Thinks… by David Lodge. I love David Lodge’s brand of satirical humor and have enjoyed several of his novels: Paradise News, Nice Work, and Small World. My husband just finished Lodge’s latest book, a sort of biography in novel’s clothing, about H.G. Wells, called A Man of Parts. Not sure I’ll read that one, although it does tie in with my interest in British writers of that period. We’ll see…

Cutting for Stone by Abraham Verghese. I read Verghese’s memoir My Own Country: A Doctor’s Story shortly after it was published in the mid-90s, probably because something in the reviews appealed to me. It is one of only a handful of books that I’ve rated a 5 on my Goodreads account. It was extraordinary: a beautifully written account of how a young immigrant doctor in rural Tennessee discovered his calling caring for the young gay men who were returning from the cities to their rural homes to die of AIDS. My copy of Cutting for Stone is signed; I got it at Book Expo after hearing Verghese speak at an author breakfast. Somehow, I’ve neglected to read it when everyone else already has. Soon, soon.

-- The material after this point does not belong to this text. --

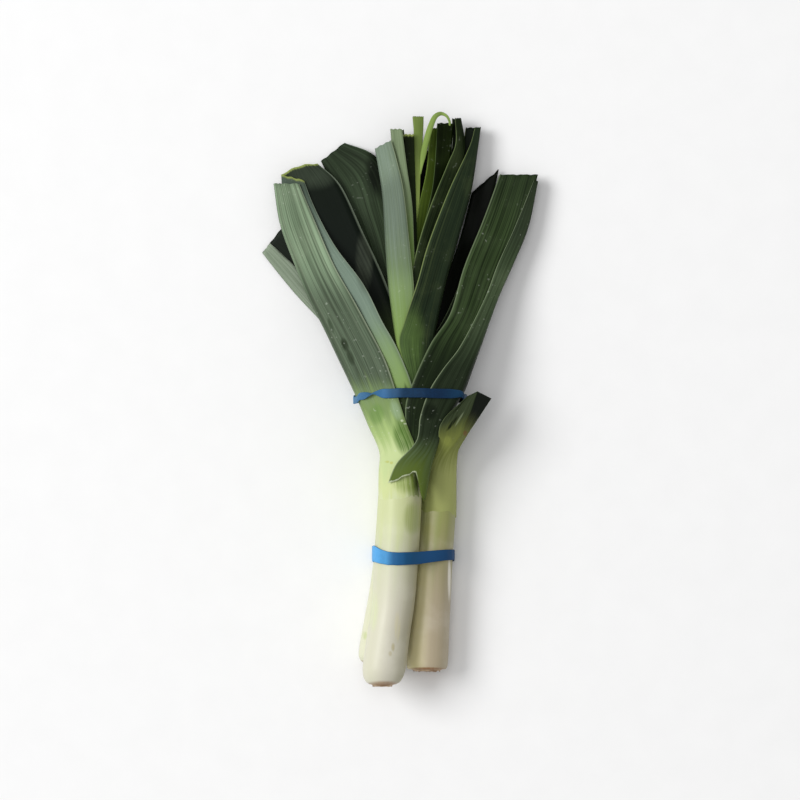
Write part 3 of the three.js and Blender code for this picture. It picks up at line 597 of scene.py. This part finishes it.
LEAF_LOOKS = {
    "leaf_a_left_outer": ("pale_leaf", dict(
        face="8ba183", shade="4b5a44", base="869c64", margin="a9b499", base_start=0.2, base_end=0.42,
        streak=0.8, ridges=0.3, dust=0.1, speck=0.25, dims=[(0.42, 0.5, 0.7, 0.86, 0.6)],
        skin=[(22, -8, "788e59"), (-6, -28, "9db472"), (-24, -42, "bccb92"), (-48, -70, "c6cf96"),
              (-70, -80, "cbd3a6")],
        marks=[((4, -29), (8, 20, 0.4), "456326", 1.15), ((12, -77), (7, 18), "75853f", 0.9),
               ((6, -63), (14, 12), "7f9440", 1.1), ((-18, -11), (7, 10), "5f833c", 0.7),
               ((1.6, -16), (1.5, 1.2), "d9e2c6", 0.9), ((4.4, -18.4), (2.2, 0.8), "d9e2c6", 0.9),
               ((7.4, -22), (0.8, 3), "cfdab8", 0.7), ((-43, 43), (3.4, 7, 0.35), "1b2712", 1.3),
               ((-38.5, 33), (3, 8, 0.35), "1b2712", 1.3), ((-54, 58), (2, 8, 0.35), "2a3824", 0.9),
               ((1, -31), (7, 15, 0.3), "4d6d2c", 0.9), ((-3, -8), (5, 10, 0.35), "93a98c", 0.7),
               ((-10, -48), (2.2, 1.2), "aaa834", 0.9), ((-6.6, -48.8), (1.8, 1.4), "b0a93a", 0.8)])),
    "leaf_a_left_second": ("pale_leaf", dict(
        face="798b7c", shade="5e6f62", base="7b9556", margin="9dab95", base_start=0.2, base_end=0.58,
        inner=0.99, streak=0.2, tip="8f9c56", dims=[(0.7, 0.98, 1.5, 1.6, 0.6)],
        skin=[(12, 3, "27331a")],
        marks=[((-28, 108), (8, 30), "4a5144", 0.8), ((-70, 178), (26, 16), "4b5646", 0.6)])),
    "leaf_c_left_outer": ("deep_leaf", dict(
        face="9ba894", shade="66755f", base="84965f", margin="b4beaa", inner=0.96, streak=0.6)),
    "leaf_c_left_second": ("deep_leaf", dict(
        face="3b4532", shade="242b1d", base="3f4c2f", margin="5f685a", inner=0.4, streak=0.5)),
    "leaf_c_left_third": ("deep_leaf", dict(
        face="404f39", shade="202a1a", base="3f4c2f", margin="50614a", inner=0.96, streak=0.7,
        dims=[(0.72, 0.95, 1.5, 1.6, 0.4)], marks=[((-16, 180), (13, 27), "0e150b", 1.35)])),
    "leaf_c_left_fourth": ("deep_leaf", dict(
        face="11180f", shade="070b06", base="3f4c2f", margin="39473a", inner=0.5)),
    "leaf_c_right_outer": ("deep_leaf", dict(
        face="11190f", shade="080c06", base="3f4c2f", margin="46543e", inner=0.9, speck=0.0)),
    "leaf_b_right_outer": ("deep_leaf", dict(
        face="090d07", shade="040503", base="2c3a1e", margin="2b3524", inner=0.6, speck=0.0)),
    "leaf_b_left_outer": ("deep_leaf", dict(
        face="020402", shade="010101", base="2c3a1e", margin="39462f", inner=0.6, speck=0.0)),
    "leaf_a_right_outer": ("deep_leaf", dict(
        face="546649", shade="28331e", base="546529", margin="8c9979", base_start=0.0, base_end=0.24,
        inner=0.7, streak=0.7, speck=0.2, torn="dde6c4", marks=[((23, -9), (8, 8), "10180e", 0.9)],
        dims=[(0.74, 0.9, 1.5, 1.6, 0.66), (0.12, 0.24, 0.48, 0.74, 0.76)])),
    "leaf_a_right_second": ("deep_leaf", dict(
        face="3f5130", shade="16210f", base="101b06", margin="707f5f", inner=0.75, streak=0.8, speck=0.2,
        dims=[(0.1, 0.2, 0.42, 0.58, 0.72), (0.85, 1.0, 1.5, 1.6, 0.4)])),
    "leaf_a_right_third": ("deep_leaf", dict(
        face="2b3926", shade="151f14", base="3c5124", margin="8a9a5f", inner=0.7, streak=0.7,
        marks=[((5, 38), (16, 46, -0.1), "5a753a", 0.75)])),
    "leaf_a_left_third": ("mid_leaf", dict(
        face="819183", shade="5f6f59", base="77914a", margin="a5b48c", base_start=0.1, base_end=0.62,
        inner=0.75, streak=0.5, ridges=0.2, dims=[(0.3, 0.45, 0.68, 0.85, 0.28)])),
    "leaf_a_right_fourth": ("deep_leaf", dict(
        face="202c16", shade="10180a", base="2f4020", margin="7a8c58", inner=0.6)),
    "leaf_a_left_fourth": ("mid_leaf", dict(
        face="7d8d6d", shade="5a694b", base="5f7a30", margin="98a880", base_start=0.2, base_end=0.75,
        inner=0.8)),
    "leaf_a_right_fifth": ("mid_leaf", dict(
        face="101b02", shade="070d01", base="3a5018", margin="4f6430", inner=0.5)),
    "leaf_a_left_fifth": ("mid_leaf", dict(
        face="121c05", shade="090f03", base="3a5018", margin="4f6430", inner=0.5, tip="8f9c56")),
    "leaf_a_right_sixth": ("young_leaf", dict(
        face="45571a", shade="28360e", base="749433", margin="7d9640", inner=0.45)),
    "leaf_a_heart": ("young_leaf", dict(
        face="7a8c4d", shade="627636", base="b6cd6c", margin="9ab05c", base_start=0.24, base_end=0.72,
        inner=0.3)),
}
print(len(LEAF_LOOKS), "leaf finishes")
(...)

Ancestral Passions: The Leakey Family and the Quest for Humankind’s Beginnnings by Virginia Morell. We were in Tanzania in August and visited Oldupai Gorge, so I bought this in preparation for that trip, not realizing that Morell’s biography of the family is enormous and hugely detailed. It’s fascinating, more so now that I’ve been to the famous site, but it’s not clear when I’ll get back to it.